After starting with three places in Torino in 2017, La Farcia also arrived in Asti and Cuneo in 2018, and in Biella and Alessandria in 2019. It’s now about to open in Milan too. The well-oiled format is always the same: good bread, like in the old days, made with poolish and with stone-milled flour from Petra, baked in the laboratory in Salmour (near Fossano) in five different types, from the whole-wheat filoncino loaf to the sesame bread; and the high-quality seasonings add the classic Piedmontese tradition to the panini, especially with reference to Piedmontese antipasti.

The offer ranges from Grana (filoncino bread with a steak tartare of fassona, lettuce, shaved castelmagno PDO, cream of baked tomatoes) to Maira (ciabatta with anchovies and green sauce, tomato and grilled courgettes) and much more, which you can eat in or take away.
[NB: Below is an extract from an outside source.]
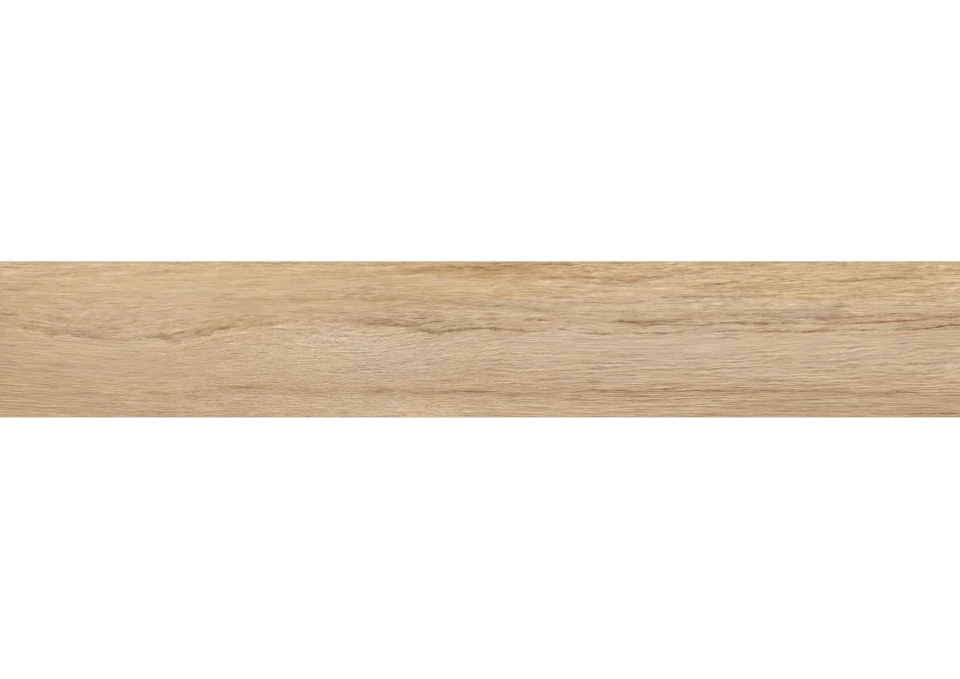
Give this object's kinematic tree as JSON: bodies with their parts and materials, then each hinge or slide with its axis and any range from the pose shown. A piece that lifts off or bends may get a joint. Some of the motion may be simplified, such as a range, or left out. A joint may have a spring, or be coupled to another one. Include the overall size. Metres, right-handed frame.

The menu also includes two types of focaccia: the thick and soft one, filled in between – as in the case of the Piemontese with home-made veal sausage, roasted pepper, extra virgin olive oil and robiola from Roccaverano – and the thinner and crispier ones, seasoned on top. There are also pastries and cakes for breakfast, toasts, and traditional Piedmontese dishes, like veal in tuna sauce and soups), classic biscuits (from baci di dama to brutti e buoni) and a nice selection of puddings, including of course bunet.